I agree 100% with what standingseated said. Same goes for the whole soulmate bullshit. No, there's not 1 person who's 'meant' for you, it could be anybody. The importance is compatibility.
I agree with that I have found my life partner, and I do get annoyed at him and I do wonder if it is all worth the hassle but then sometimes I am just so in love it is blinding. the relationship is long distance, so I don't get to see him much, but still, we talk everyday and I can't imagine myself with anyone else. God I sound so naive! But I think you have to feel the warm fuzzy feeling and smile whenever you think of that one person to know what true love feels like I'm infatuated ^^ And no, the relationship isnt perfect, I think if he were perfect I'd find it boring. His imperfections make me work for the relationship, which, in a weird way, is kinda nice.. and almost exciting looking back. It makes me appreciate the good times more when there are vaugely bad times.
yes its possible , iv been married over 30 years and love my wife even more than before . she loves me too . we have even good sex in bed.
For me, 27 years so far (married 22). Lust is what you are thinking about here. That comes and goes. You don't see real love in the movies much.
Enduring - yes it can be. Your partner must be your twin soul. Thirteen years in to our marriage and the love between us continues to deepen. It saddens me that a great many will never reach or experience this plateau of love and togetherness. Let me assure you that the lust in the relationship never rests and romance is still a big part of our life.

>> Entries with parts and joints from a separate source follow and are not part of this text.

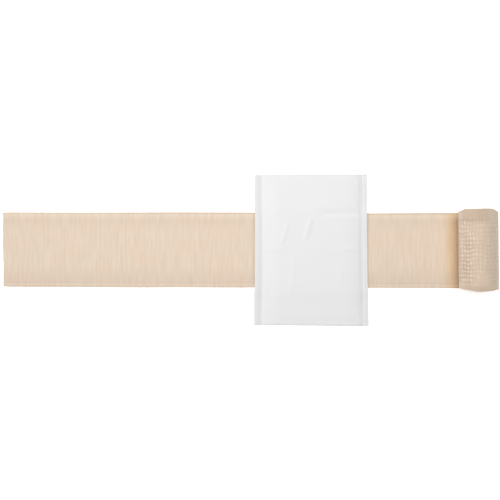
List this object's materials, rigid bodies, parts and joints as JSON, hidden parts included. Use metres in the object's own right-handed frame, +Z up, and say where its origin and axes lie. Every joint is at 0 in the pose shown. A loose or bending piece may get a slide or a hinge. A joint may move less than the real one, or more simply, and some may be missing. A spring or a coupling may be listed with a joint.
{
  "type": "crepe compression bandage with wound dressing pad",
  "caption": "Woven crepe compression bandage laid open and flat, with a padded absorbent dressing fixed across it and the rest of the band wound into a roll.",
  "frame": {"origin": "on the table under the middle of the whole laid-open bandage", "axes": "+X along the band from its free end to its roll, +Y along the dressing pad, +Z up from the table"},
  "size_m": [0.647, 0.2022, 0.0472],
  "materials": {
    "crepe_cotton": "matte woven crepe",
    "fleece_cover": "soft matte fleece"
  },
  "bodies": {
    "root": {"crepe_band": "crepe_cotton", "dressing_pad": "fleece_cover"}
  },
  "joints": []
}
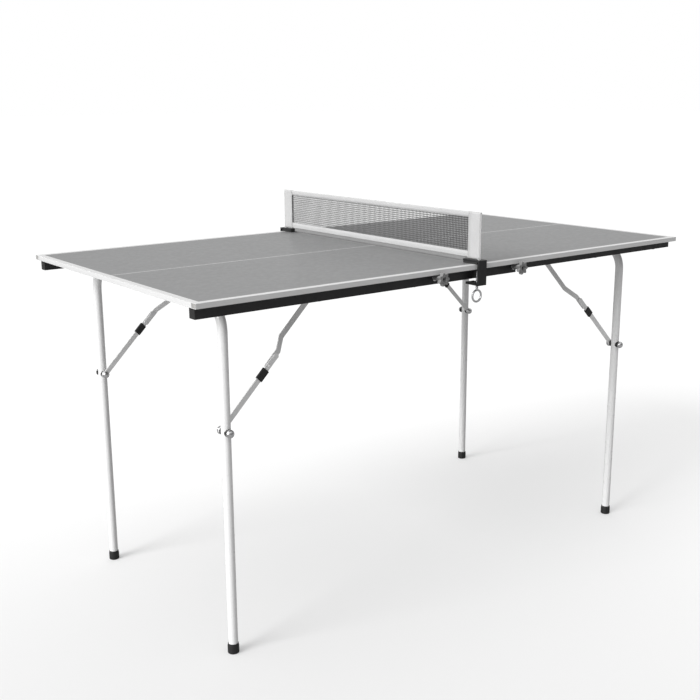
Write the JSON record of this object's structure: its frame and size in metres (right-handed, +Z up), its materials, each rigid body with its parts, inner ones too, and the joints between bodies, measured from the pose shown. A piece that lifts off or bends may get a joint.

Love is not just a feeling, it is an action. To "fall out of love," doesn't just mean you've lost feeling for someone, it means you have given up trying to make it work. Relationships are difficult, they're frustrating, and annoying at times, and giving up is soo easy to do instead of taking time out to work things through. As mentioned earlier, people change, it is inevitable, the ability to adapt, communicate, and have an earnest effort to make things work is what keeps people together.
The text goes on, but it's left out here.